Why do health insurance plans only changes allow at one designated time during the year, or unless you have a qualifying event (i.e., change jobs so change in coverage, new baby)?

I thought it was so people don’t regularly sign up or increase coverage knowing they are facing upcoming expenses/medical issues, though I have to admit I don’t know where I got that from.

Imagine you can switch insurance plans for any reason whatsoever. What do you think you’d do if you suddenly had a major health crisis? Perhaps in the days when you could be rejected for pre-existing conditions that would get insurance companies out of covering you with a different plan, but they can’t do that now.

Ah. Information asymmetry.

Additionally, limited enrollment windows also prevent people from opting out of health insurance entirely when they’re healthy, and then signing up for it only when they discover that they have a health need – which entirely defeats the concept of a “risk pool.”

The idea is to avoid what they call “adverse selection”, where a healthy person gets a low cost/low coverage plan (or no plan) and then when it looks like they are going on incur costs, they get a higher-coverage plan. Theoretically, allowing this would lead to a destabilization of the insurance market (as costs and premiums would rise). I think that’s the same basic reason for the ACA Individual “Tax”.

knew a guy who missed the deadline at work but somehow they let him sign up anyway. It was a small place and he was pretty high up so I guess that helped.

I had one employer that would allow you to increase your health coverage mid-period, but then you would be locked in at the increased level for an extended period of time. (Note that this is in Canada where health insurance mostly covers dentistry and prescription drugs.)

You can also re-enroll if you get married or divorced, so you can cover (or ditch) spouse’s insurance.

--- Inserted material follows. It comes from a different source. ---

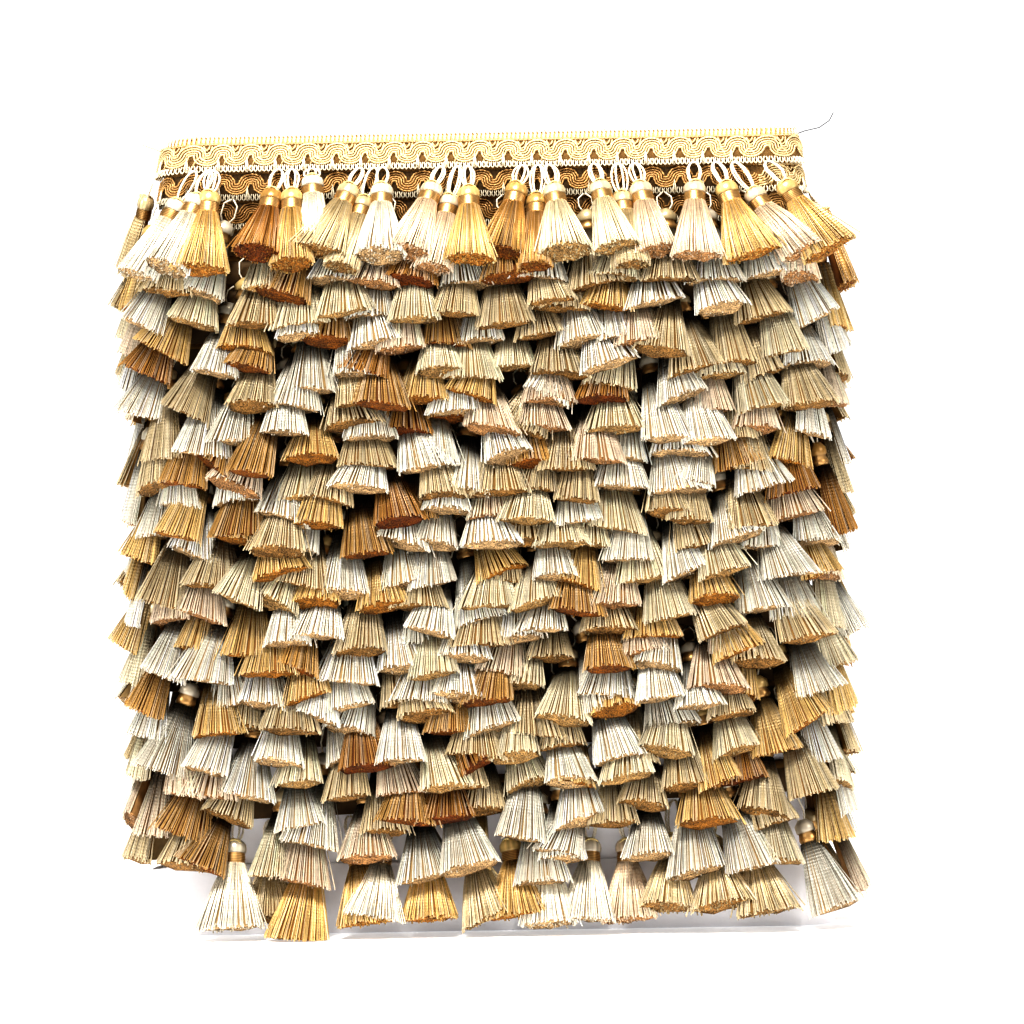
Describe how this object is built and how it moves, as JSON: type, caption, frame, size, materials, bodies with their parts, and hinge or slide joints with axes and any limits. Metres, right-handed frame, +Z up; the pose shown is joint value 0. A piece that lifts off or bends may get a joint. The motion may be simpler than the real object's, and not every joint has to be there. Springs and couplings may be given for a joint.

I believe this is the correct answer (along with some of the others). Insurance companies employ armies of actuaries whose sole job is to understand risk. The company set’s it rates annually based on risk, and by limiting the timeframe where new enrollees enter the risk pool, it also limits the risks and enables them to make predictions about future costs. If the market were in constant churn thru the year, they would not be able to predict costs, and premiums would likely be much higher (to offset risk).